🤖 AI Summary
This study addresses the problem of change-point detection for structural phase transitions in temporal networks by introducing, for the first time, a theoretical framework based on heat diffusion conditional entropy, which reveals its intrinsic connection to asymmetric temporal paths. Building upon this framework, the authors propose a locally defined conditional entropy measure that exhibits temporal monotonicity, effectively capturing diffusion dynamics within finite time windows. Leveraging this measure, they develop an information-theoretic, non-parametric change-point detection method.
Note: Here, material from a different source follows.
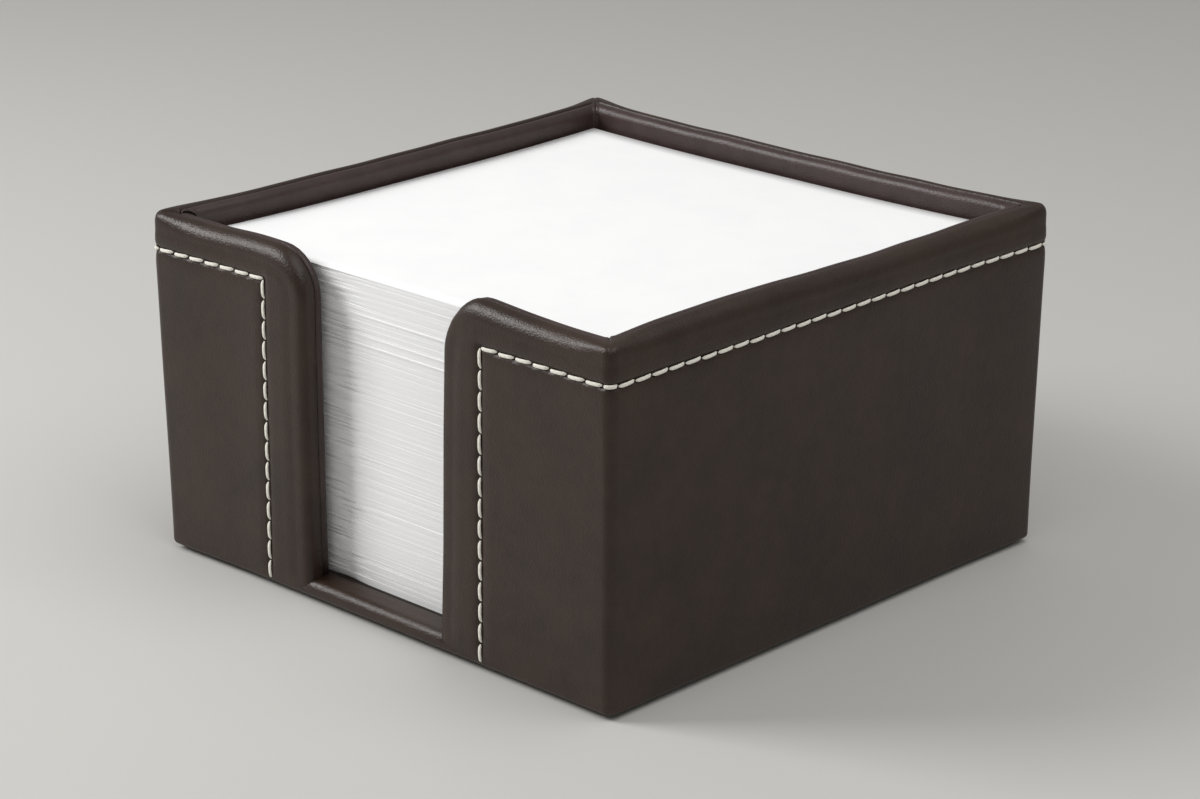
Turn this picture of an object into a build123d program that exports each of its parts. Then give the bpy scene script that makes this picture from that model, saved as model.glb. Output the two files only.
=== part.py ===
"""Square leather-covered desk holder for loose note paper, with a thumb slot in its front wall.

Millimetres, +Z up. The origin is the centre of the footprint, on the surface the holder stands on.
The slotted front wall faces -Y. Each wall is a thin board in a foam sheath, with leather outside
and a lining inside that meet in a crease along the middle of the rounded rim.
"""
from build123d import *
import math
import os

# loose note paper, which sets the size of the box
sheet_width = 90.0  # X
sheet_depth = 90.0  # Y
sheet_thickness = 0.1
sheet_clearance = 1.0  # from the paper to each wall
headroom = 3.3  # from the rim down to the top sheet

# walls
wall_height = 57.6  # from the underside of the leather to the rim between the corners
corner_radius = 3.0  # outer upright corners

# wall build-up: a board in a foam sheath, between the leather cover and the lining
leather = 0.7  # also the lining
foam = 0.6
wall_board = 2.4
inner_corner_radius = 1.0  # upright corners of the cavity
outer_roll = 2.4  # rounding of the rim and the slot's edges on the outside
rim_flat = 0.4  # flat strip between the outer and the inner rounding

# base build-up, from the bottom up
felt = 0.8
felt_inset = 2.0
base_card = 1.4
floor_cloth = 0.4
turn_under = 12.0  # width of the leather folded under the base
card_clearance = 0.3  # round the infill card and the floor lining

# thumb slot in the front wall
slot_width = 31.0
slot_corner_radius = 8.0  # top corners of the two half walls
sill_roll = 1.0  # rounding of the leather along the sill

# decorative seam
seam_drop = 5.8  # below the rim
seam_offset = 9.3  # outside the slot's edge
seam_start = 0.5  # above the bottom edge of the leather
stitch_pitch = 3.4
stitch_gap = 0.5
thread_width = 0.85
thread_height = 0.55
stitch_slant = 6.0  # degrees
groove_width = 1.3
groove_depth = 0.3

# worked out from the sizes above
wall = wall_board + 2 * (foam + leather)
inner_roll = wall - rim_flat - outer_roll
crease_inset = outer_roll + rim_flat / 2  # from the outer face to the crease along the rim
width = sheet_width + 2 * (sheet_clearance + wall)
depth = sheet_depth + 2 * (sheet_clearance + wall)
cover_bottom = felt
base_bottom = cover_bottom + leather
base_top = base_bottom + base_card
floor_top = base_top + floor_cloth
sill_top = base_top + leather
rim_top = cover_bottom + wall_height
seam_height = rim_top - seam_drop
seam_x = slot_width / 2 + seam_offset
top_sheet = rim_top - headroom
stack_top = top_sheet - sheet_thickness
spare = 1.0  # how far a cutting shape runs past what it cuts
tiny = 1e-3


def slab(length, breadth, low, high, radius=0.0):
    """A plate with rounded upright corners, centred on the axis."""
    plan = RectangleRounded(length, breadth, radius) if radius > 0 else Rectangle(length, breadth)
    return extrude(Pos(0, 0, low) * plan, high - low)


def block(low, high):
    """A box between two opposite corners."""
    size = [b - a for a, b in zip(low, high)]
    return Pos(*low) * Box(*size, align=(Align.MIN, Align.MIN, Align.MIN))


def slot_cut(inset, low):
    """The space of the thumb slot, which flares over the rounded top corners."""
    half = slot_width / 2 + inset
    top = rim_top - inset
    radius = slot_corner_radius - inset
    above = top + spare
    side = [
        Line((half, low), (half, top - radius)),
        RadiusArc((half, top - radius), (half + radius, top), radius),
        Line((half + radius, top), (half + radius, above)),
    ]
    left = [mirror(edge, about=Plane.YZ) for edge in side]
    ends = [Line((-half, low), (half, low)), Line((-half - radius, above), (half + radius, above))]
    outline = make_face(Curve() + side + left + ends)
    behind_wall = Plane.XZ.offset(depth / 2 - wall - spare)
    return extrude(behind_wall * outline, wall + 2 * spare)


def same_place(edge, others):
    middle = edge.position_at(0.5)
    return any((middle - other.position_at(0.5)).length < tiny for other in others)


def wall_ring(inset, low):
    """The four slotted walls, drawn in by the inset on every side and rounded along the rim."""
    thickness = wall - 2 * inset
    length, breadth, top = width - 2 * inset, depth - 2 * inset, rim_top - inset
    cavity_length, cavity_breadth = length - 2 * thickness, breadth - 2 * thickness
    outer = slab(length, breadth, low, top, corner_radius - inset)
    cavity = slab(cavity_length, cavity_breadth, low, top, inner_corner_radius + inset)
    ring = outer - cavity - slot_cut(inset, low)

    outer_edges, inner_edges = ShapeList(), ShapeList()
    for edge in ring.edges():
        middle = edge.position_at(0.5)
        in_slot = abs(middle.X) < slot_width / 2 + slot_corner_radius and middle.Y < 0
        on_slot_side = in_slot and low + tiny < middle.Z < top - tiny
        depth_in_wall = min(length / 2 - abs(middle.X), breadth / 2 - abs(middle.Y))
        across_wall = in_slot and tiny < depth_in_wall < thickness - tiny
        if across_wall or not (on_slot_side or abs(middle.Z - top) < tiny):
            continue
        (outer_edges if depth_in_wall < thickness / 2 else inner_edges).append(edge)
    ring = fillet(outer_edges, outer_roll - inset)
    inner_edges = ring.edges().filter_by(lambda edge: same_place(edge, inner_edges))
    return fillet(inner_edges, inner_roll - inset)


def wall_region(side):
    """The part of the plan that belongs to one wall, mitred at the corners."""
    out_x, out_y = width / 2 + spare, depth / 2 + spare
    reach = wall + corner_radius + spare
    in_x, in_y = out_x - reach, out_y - reach
    corners = {
        "left": [(-out_x, -out_y), (-in_x, -in_y), (-in_x, in_y), (-out_x, out_y)],
        "right": [(out_x, -out_y), (in_x, -in_y), (in_x, in_y), (out_x, out_y)],
        "back": [(-out_x, out_y), (-in_x, in_y), (in_x, in_y), (out_x, out_y)],
        "front_left": [(-out_x, -out_y), (-in_x, -in_y), (0, -in_y), (0, -out_y)],
        "front_right": [(out_x, -out_y), (in_x, -in_y), (0, -in_y), (0, -out_y)],
    }[side]
    return extrude(make_face(Polyline(*corners, close=True)), rim_top + spare)


sides = ["left", "back", "right", "front_left", "front_right"]


def sill_block():
    """Leather turned over the front edge of the base between the two half walls."""
    half = slot_width / 2 + outer_roll
    front = -depth / 2
    sill = block((-half, front, cover_bottom), (half, front + wall, sill_top))
    lip = sill.edges().filter_by(Axis.X).group_by(Axis.Z)[-1].sort_by(Axis.Y)[0]
    return fillet(lip, sill_roll)


def seam_groove():
    """A shallow channel under the thread, round the outer faces and down beside the slot."""
    low, high = seam_height - groove_width / 2, seam_height + groove_width / 2
    front = -depth / 2
    band = slab(width + 2 * spare, depth + 2 * spare, low, high)
    core_radius = corner_radius - groove_depth
    band -= slab(width - 2 * groove_depth, depth - 2 * groove_depth, low, high, core_radius)
    half = seam_x - groove_width / 2
    band -= block((-half, front - spare, low), (half, 0, high))
    for x in (-seam_x, seam_x):
        low_corner = (x - groove_width / 2, front - spare, cover_bottom)
        band += block(low_corner, (x + groove_width / 2, front + groove_depth, high))
    return band


def inside_crease():
    """The space inside the crease, where the linings meet the cover."""
    size = -2 * crease_inset
    return slab(width + size, depth + size, base_top, rim_top)


def leather_cover(shell, hollow):
    """One piece of leather: outer faces, outer half of the rim, sill and the turn-under."""
    folded = slab(width, depth, cover_bottom, base_bottom, corner_radius)
    folded -= slab(width - 2 * turn_under, depth - 2 * turn_under, cover_bottom, base_bottom)
    cover = shell - inside_crease() + folded + sill_block()
    return cover - hollow - base_board() - seam_groove()


def wall_linings(shell, hollow):
    """Lining inside each wall, over the inner half of the rim and of the slot's edges."""
    return (shell & inside_crease()) - hollow - sill_block()


def base_board():
    size = -2 * leather
    return slab(width + size, depth + size, base_bottom, base_top, corner_radius - leather)


def infill_card():
    """Card that fills the hollow inside the turned-under leather, level with it."""
    size = -2 * (turn_under + card_clearance)
    return slab(width + size, depth + size, cover_bottom, base_bottom)


def floor_lining():
    size = -2 * (wall + card_clearance)
    return slab(width + size, depth + size, base_top, floor_top, inner_corner_radius)


def felt_pad():
    size = -2 * felt_inset
    return slab(width + size, depth + size, 0, felt, corner_radius)


def seam_runs():
    """Straight runs of the seam as start, end and outward direction."""
    x, y, z = width / 2, depth / 2, seam_height
    flat_x, flat_y = x - corner_radius, y - corner_radius
    start = cover_bottom + seam_start
    return [
        ((-seam_x, -y, start), (-seam_x, -y, z), (0, -1, 0)),
        ((-seam_x, -y, z), (-flat_x, -y, z), (0, -1, 0)),
        ((-x, -flat_y, z), (-x, flat_y, z), (-1, 0, 0)),
        ((-flat_x, y, z), (flat_x, y, z), (0, 1, 0)),
        ((x, flat_y, z), (x, -flat_y, z), (1, 0, 0)),
        ((flat_x, -y, z), (seam_x, -y, z), (0, -1, 0)),
        ((seam_x, -y, z), (seam_x, -y, start), (0, -1, 0)),
    ]


def stitches_along(start, end, outward):
    """Evenly spaced slanted stitches that lie in the groove."""
    start, end, outward = Vector(*start), Vector(*end), Vector(*outward)
    run = end - start
    count = max(1, round(run.length / stitch_pitch))
    pitch = run.length / count
    stitch = extrude(SlotOverall(pitch - stitch_gap, thread_width), thread_height)
    placed = []
    for index in range(count):
        middle = start + run * ((index + 0.5) / count) - outward * groove_depth
        face = Plane(origin=middle, x_dir=run, z_dir=outward)
        placed.append(face.location * Rot(0, 0, stitch_slant) * stitch)
    return placed


def corner_stitches():
    """One bent stitch round each upright corner."""
    inner = corner_radius - groove_depth
    ring = Circle(inner + thread_height) - Circle(inner)
    half_gap = math.degrees(stitch_gap / 2 / corner_radius)
    reach = 2 * corner_radius
    first, last = Vector(reach, 0).rotate(Axis.Z, half_gap), Vector(0, reach).rotate(Axis.Z, -half_gap)
    sector = make_face(Polyline((0, 0), first, (reach, reach), last, close=True))
    stitch = extrude(ring & sector, thread_width)
    x, y = width / 2 - corner_radius, depth / 2 - corner_radius
    low = seam_height - thread_width / 2
    places = [(x, y, 0), (-x, y, 90), (-x, -y, 180), (x, -y, 270)]
    return [Pos(px, py, low) * Rot(0, 0, turn) * stitch for px, py, turn in places]


def seam_thread():
    stitches = [stitch for run in seam_runs() for stitch in stitches_along(*run)]
    return Compound(children=[Solid(item.solid().wrapped) for item in stitches + corner_stitches()])


def build():
    shell = wall_ring(0, cover_bottom)
    hollow = wall_ring(leather, base_top)
    boards = wall_ring(leather + foam, base_top)
    sheath = hollow - boards
    linings = wall_linings(shell, hollow)
    parts = {
        "felt_pad": felt_pad(),
        "base_board": base_board(),
        "infill_card": infill_card(),
        "floor_lining": floor_lining(),
        "leather_cover": leather_cover(shell, hollow),
        "seam_thread": seam_thread(),
        "note_stack": slab(sheet_width, sheet_depth, floor_top, stack_top),
        "top_note": slab(sheet_width, sheet_depth, stack_top, top_sheet),
    }
    for side in sides:
        region = wall_region(side)
        parts[side + "_board"] = boards & region
        parts[side + "_foam"] = sheath & region
        parts[side + "_lining"] = linings & region
    return parts


os.makedirs("parts", exist_ok=True)
for name, shape in build().items():
    export_step(shape, "parts/" + name + ".step")
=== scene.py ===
# Desk box for loose note paper: leather, linings, seam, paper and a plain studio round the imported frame.
# Sizes in the dictionaries are in millimetres unless a note says otherwise.
import bpy
import bmesh
import math
import numpy as np
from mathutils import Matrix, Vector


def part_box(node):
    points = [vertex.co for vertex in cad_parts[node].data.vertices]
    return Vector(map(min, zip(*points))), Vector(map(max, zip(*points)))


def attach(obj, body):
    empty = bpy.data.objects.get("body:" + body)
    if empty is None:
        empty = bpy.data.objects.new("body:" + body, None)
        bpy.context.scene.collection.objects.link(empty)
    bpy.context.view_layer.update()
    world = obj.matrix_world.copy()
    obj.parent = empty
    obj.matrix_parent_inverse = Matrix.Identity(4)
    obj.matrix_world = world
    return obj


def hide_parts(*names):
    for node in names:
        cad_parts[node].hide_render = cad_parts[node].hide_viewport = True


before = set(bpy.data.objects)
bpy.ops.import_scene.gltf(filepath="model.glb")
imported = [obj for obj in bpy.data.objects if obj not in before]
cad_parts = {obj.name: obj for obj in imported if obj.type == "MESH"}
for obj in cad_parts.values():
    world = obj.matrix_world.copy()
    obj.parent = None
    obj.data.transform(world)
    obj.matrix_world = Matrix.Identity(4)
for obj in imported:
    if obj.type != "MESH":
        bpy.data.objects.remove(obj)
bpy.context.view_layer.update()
mm = 0.001
near = 1e-4  # for comparing places


def nodeBox(node):
    low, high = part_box(node)
    return np.array(low) / mm, np.array(high) / mm


def placed(name, data):
    # a new object in the scene
    made = bpy.data.objects.new(name, data)
    bpy.context.scene.collection.objects.link(made)
    return made


def pieceName(side, kind):
    # front_left and Foam give frontLeftFoam
    first, *rest = side.split("_")
    return first + "".join(word.title() for word in rest) + kind


def facedUp(piece):
    if piece.data.polygons[0].normal.z < 0:
        piece.data.flip_normals()
    return piece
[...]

Experiments on both synthetic data and a real-world contact network from a French primary school demonstrate that the proposed approach significantly outperforms existing non-parametric baselines, and that the detected change points substantially enhance the quality and interpretability of community structures identified in the resulting subintervals.
📝 Abstract
Many complex systems can be modeled by temporal networks, whose organization often evolves through distinct structural phases. Detecting the change points that delimit these phases is both important and challenging. In this work, we extend the conditional entropy of heat diffusion from static graphs to temporal networks and study its properties. We provide an upper bound and explain how discrepancies from it arise from the presence of asymmetric temporal paths. Moreover, we show that this quantity is monotone in time, yielding an information-theoretic analog of the second law of thermodynamics for inhomogeneous diffusion on temporal networks. We then introduce a local version of conditional entropy, designed to probe diffusion over finite temporal windows, and show that it provides an informative signal for change-point detection in continuous-time temporal networks. We evaluate the proposed methodology on synthetic benchmarks, including comparative experiments with existing nonparametric baselines in the snapshot setting, and then apply it to a real-world temporal contact network from a French primary school. Finally, we show how to use detected change points to perform community detection on targeted sub-intervals, improving the quality and interpretability of the clustering results.